REQUIRED WORK:
Repeat exactly the lines from the one containing "weld_beads(frame_rods, support_rod, support_path)" through the one containing "bpy.data.objects.remove(obj)", both lines included, please, without any other lines.

DATA:
** START **
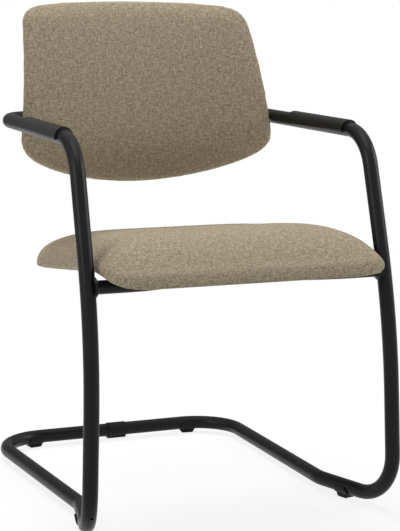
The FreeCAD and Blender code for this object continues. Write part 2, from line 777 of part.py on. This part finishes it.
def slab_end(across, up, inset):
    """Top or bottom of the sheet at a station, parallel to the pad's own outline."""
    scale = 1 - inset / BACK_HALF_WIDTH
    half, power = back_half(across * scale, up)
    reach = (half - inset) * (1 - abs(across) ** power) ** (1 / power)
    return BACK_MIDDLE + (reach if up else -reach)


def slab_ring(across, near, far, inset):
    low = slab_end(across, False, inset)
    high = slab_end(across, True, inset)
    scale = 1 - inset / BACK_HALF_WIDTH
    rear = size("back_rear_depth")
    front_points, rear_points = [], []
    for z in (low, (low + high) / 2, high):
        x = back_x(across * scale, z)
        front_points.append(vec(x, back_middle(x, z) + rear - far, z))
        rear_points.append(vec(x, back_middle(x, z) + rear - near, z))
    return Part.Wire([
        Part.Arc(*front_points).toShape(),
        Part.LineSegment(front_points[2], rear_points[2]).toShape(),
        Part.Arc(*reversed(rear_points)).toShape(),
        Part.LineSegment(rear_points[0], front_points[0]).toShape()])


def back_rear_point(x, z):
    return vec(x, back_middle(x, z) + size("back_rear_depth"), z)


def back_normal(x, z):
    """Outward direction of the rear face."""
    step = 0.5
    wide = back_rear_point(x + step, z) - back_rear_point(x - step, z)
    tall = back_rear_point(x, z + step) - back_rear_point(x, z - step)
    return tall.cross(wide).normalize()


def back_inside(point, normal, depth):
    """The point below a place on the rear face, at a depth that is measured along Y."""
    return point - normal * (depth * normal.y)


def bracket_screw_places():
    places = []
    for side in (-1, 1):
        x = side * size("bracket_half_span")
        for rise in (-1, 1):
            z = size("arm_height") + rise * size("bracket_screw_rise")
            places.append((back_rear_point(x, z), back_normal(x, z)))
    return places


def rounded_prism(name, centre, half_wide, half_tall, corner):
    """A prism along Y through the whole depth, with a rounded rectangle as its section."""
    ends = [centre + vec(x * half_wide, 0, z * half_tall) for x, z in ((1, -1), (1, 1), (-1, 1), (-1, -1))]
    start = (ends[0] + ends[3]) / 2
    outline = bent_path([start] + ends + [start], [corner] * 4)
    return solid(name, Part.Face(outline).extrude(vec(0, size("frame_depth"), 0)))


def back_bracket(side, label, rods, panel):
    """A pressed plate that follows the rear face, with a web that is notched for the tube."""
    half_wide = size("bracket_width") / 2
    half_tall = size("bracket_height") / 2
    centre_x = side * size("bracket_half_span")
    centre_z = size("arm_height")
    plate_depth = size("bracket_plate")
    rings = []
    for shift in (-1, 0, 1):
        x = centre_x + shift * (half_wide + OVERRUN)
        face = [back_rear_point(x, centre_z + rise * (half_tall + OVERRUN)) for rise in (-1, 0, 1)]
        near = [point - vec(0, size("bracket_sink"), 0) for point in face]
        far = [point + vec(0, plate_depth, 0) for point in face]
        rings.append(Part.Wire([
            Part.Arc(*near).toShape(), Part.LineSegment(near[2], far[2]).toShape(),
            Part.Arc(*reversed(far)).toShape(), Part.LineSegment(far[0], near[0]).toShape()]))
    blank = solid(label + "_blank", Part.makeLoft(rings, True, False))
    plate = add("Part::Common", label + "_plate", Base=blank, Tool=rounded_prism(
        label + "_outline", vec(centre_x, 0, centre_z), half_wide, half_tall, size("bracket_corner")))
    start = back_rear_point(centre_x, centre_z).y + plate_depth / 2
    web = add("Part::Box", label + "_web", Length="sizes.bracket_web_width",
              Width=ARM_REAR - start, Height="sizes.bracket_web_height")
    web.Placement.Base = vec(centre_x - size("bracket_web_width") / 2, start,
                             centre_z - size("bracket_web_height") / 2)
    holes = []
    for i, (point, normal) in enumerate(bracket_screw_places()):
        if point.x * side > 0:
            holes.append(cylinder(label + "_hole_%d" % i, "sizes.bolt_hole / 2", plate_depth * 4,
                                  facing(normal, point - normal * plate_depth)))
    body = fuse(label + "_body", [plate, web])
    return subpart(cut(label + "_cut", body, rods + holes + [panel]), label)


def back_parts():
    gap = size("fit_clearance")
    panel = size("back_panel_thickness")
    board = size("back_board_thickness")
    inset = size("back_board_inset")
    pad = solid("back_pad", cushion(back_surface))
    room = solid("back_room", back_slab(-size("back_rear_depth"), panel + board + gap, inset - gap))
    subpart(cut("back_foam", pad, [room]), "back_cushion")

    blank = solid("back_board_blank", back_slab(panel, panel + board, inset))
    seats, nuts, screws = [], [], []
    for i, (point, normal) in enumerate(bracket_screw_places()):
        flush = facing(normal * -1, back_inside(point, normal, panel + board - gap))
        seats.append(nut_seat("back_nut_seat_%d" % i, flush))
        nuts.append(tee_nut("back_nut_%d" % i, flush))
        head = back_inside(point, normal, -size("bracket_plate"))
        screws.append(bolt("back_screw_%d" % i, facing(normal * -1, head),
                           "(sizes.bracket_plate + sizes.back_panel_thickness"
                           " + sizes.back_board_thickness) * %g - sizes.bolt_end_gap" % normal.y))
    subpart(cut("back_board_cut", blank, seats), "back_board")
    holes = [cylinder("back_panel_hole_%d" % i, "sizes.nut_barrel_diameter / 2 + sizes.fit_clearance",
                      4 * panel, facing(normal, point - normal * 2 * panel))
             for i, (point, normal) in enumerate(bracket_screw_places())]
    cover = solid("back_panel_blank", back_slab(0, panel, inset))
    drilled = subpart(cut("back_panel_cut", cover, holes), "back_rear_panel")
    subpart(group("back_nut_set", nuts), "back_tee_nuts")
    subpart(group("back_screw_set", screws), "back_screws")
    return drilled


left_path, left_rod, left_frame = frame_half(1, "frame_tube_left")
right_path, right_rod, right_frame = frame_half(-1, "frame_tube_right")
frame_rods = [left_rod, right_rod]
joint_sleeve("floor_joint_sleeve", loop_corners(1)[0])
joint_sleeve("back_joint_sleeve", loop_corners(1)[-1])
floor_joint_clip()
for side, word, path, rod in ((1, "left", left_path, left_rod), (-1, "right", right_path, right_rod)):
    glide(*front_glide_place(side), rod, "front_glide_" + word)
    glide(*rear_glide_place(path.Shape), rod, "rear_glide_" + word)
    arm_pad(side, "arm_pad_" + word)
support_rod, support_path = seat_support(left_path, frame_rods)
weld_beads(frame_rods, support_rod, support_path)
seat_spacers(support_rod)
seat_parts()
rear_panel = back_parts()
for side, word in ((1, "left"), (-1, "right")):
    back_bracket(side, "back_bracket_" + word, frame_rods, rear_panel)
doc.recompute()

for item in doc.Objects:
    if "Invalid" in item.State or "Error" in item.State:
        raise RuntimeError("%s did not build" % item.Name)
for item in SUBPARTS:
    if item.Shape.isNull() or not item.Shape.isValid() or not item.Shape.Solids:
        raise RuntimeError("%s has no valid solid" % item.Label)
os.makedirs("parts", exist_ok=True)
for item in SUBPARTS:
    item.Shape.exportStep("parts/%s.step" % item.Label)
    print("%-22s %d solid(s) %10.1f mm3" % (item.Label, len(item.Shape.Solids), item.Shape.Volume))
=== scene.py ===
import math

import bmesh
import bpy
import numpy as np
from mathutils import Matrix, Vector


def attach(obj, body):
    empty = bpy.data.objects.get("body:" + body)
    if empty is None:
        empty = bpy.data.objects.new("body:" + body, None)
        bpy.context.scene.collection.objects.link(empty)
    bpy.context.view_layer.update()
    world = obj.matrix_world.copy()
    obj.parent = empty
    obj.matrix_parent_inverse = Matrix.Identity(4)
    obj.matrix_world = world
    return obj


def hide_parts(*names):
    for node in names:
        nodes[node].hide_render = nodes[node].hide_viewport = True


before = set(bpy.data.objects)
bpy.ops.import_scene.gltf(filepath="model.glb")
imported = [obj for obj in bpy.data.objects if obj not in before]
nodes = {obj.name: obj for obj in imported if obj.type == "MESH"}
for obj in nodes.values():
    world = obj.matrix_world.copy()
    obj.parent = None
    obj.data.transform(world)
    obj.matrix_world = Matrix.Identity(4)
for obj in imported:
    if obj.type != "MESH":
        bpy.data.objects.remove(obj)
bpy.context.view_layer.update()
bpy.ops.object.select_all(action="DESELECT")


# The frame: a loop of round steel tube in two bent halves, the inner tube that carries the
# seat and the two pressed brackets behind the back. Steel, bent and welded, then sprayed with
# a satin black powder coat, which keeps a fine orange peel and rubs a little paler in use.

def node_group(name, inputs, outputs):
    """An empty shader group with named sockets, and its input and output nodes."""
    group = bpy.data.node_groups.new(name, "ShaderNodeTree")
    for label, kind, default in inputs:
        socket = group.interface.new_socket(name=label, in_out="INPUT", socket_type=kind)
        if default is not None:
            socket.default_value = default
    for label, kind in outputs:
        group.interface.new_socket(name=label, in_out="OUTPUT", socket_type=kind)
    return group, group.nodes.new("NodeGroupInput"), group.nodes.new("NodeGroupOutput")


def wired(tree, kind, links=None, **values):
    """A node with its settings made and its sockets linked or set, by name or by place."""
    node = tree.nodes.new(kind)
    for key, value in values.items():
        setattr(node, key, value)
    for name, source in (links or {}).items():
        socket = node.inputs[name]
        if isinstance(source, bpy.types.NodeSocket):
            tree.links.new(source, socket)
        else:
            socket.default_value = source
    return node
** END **
EXERCISE SOLUTION:
weld_beads(frame_rods, support_rod, support_path)
seat_spacers(support_rod)
seat_parts()
rear_panel = back_parts()
for side, word in ((1, "left"), (-1, "right")):
    back_bracket(side, "back_bracket_" + word, frame_rods, rear_panel)
doc.recompute()

for item in doc.Objects:
    if "Invalid" in item.State or "Error" in item.State:
        raise RuntimeError("%s did not build" % item.Name)
for item in SUBPARTS:
    if item.Shape.isNull() or not item.Shape.isValid() or not item.Shape.Solids:
        raise RuntimeError("%s has no valid solid" % item.Label)
os.makedirs("parts", exist_ok=True)
for item in SUBPARTS:
    item.Shape.exportStep("parts/%s.step" % item.Label)
    print("%-22s %d solid(s) %10.1f mm3" % (item.Label, len(item.Shape.Solids), item.Shape.Volume))
=== scene.py ===
import math

import bmesh
import bpy
import numpy as np
from mathutils import Matrix, Vector


def attach(obj, body):
    empty = bpy.data.objects.get("body:" + body)
    if empty is None:
        empty = bpy.data.objects.new("body:" + body, None)
        bpy.context.scene.collection.objects.link(empty)
    bpy.context.view_layer.update()
    world = obj.matrix_world.copy()
    obj.parent = empty
    obj.matrix_parent_inverse = Matrix.Identity(4)
    obj.matrix_world = world
    return obj


def hide_parts(*names):
    for node in names:
        nodes[node].hide_render = nodes[node].hide_viewport = True


before = set(bpy.data.objects)
bpy.ops.import_scene.gltf(filepath="model.glb")
imported = [obj for obj in bpy.data.objects if obj not in before]
nodes = {obj.name: obj for obj in imported if obj.type == "MESH"}
for obj in nodes.values():
    world = obj.matrix_world.copy()
    obj.parent = None
    obj.data.transform(world)
    obj.matrix_world = Matrix.Identity(4)
for obj in imported:
    if obj.type != "MESH":
        bpy.data.objects.remove(obj)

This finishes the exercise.